Entries with model source code>
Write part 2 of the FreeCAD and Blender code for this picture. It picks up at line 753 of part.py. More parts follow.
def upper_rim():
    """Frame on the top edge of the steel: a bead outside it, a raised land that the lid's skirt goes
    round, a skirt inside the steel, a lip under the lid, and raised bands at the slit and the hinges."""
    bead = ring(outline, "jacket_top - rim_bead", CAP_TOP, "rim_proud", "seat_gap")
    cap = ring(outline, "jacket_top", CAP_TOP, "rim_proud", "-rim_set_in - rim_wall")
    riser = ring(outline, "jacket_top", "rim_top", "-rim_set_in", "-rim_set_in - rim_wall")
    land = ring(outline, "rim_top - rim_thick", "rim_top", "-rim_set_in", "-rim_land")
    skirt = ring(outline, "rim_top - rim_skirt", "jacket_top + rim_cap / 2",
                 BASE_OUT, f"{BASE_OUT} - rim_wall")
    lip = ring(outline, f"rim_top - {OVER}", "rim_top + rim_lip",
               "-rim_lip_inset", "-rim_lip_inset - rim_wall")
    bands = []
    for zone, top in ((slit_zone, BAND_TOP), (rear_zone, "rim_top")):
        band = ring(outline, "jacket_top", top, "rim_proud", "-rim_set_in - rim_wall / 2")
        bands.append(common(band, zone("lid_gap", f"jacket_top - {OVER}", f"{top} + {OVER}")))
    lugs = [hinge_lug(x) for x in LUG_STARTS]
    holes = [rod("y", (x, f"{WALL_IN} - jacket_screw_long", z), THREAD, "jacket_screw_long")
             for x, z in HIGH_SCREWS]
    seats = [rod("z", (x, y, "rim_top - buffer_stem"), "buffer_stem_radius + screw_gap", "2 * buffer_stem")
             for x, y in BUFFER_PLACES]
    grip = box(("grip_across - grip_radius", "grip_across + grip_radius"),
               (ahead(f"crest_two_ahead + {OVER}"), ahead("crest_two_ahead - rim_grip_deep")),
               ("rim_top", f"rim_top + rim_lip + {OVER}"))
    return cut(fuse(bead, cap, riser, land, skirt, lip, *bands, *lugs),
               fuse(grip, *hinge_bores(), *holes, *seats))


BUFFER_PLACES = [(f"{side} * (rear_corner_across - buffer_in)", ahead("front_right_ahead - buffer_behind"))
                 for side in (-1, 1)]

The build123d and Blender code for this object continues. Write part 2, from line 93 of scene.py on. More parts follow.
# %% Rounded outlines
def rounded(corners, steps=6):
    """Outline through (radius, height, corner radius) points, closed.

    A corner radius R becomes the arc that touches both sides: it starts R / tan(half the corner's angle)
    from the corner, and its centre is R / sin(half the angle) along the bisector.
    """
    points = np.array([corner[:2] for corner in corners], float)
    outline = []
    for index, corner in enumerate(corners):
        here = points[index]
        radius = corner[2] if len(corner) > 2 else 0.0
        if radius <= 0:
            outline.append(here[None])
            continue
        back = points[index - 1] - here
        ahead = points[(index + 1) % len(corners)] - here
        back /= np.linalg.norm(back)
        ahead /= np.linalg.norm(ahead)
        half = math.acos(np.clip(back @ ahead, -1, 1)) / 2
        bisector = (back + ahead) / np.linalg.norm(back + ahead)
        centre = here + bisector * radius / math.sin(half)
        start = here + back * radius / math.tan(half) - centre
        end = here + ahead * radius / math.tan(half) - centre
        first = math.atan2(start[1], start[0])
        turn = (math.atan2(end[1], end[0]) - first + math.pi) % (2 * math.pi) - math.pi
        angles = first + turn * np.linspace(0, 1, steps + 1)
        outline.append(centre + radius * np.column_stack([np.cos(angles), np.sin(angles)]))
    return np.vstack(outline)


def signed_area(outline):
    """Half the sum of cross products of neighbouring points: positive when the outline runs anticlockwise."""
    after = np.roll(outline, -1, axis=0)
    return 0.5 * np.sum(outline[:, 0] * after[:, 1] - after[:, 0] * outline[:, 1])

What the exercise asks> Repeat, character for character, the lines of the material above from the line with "The build123d and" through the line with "radius) points, closed.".

Reply to the task>
The build123d and Blender code for this object continues. Write part 2, from line 93 of scene.py on. More parts follow.
# %% Rounded outlines
def rounded(corners, steps=6):
    """Outline through (radius, height, corner radius) points, closed.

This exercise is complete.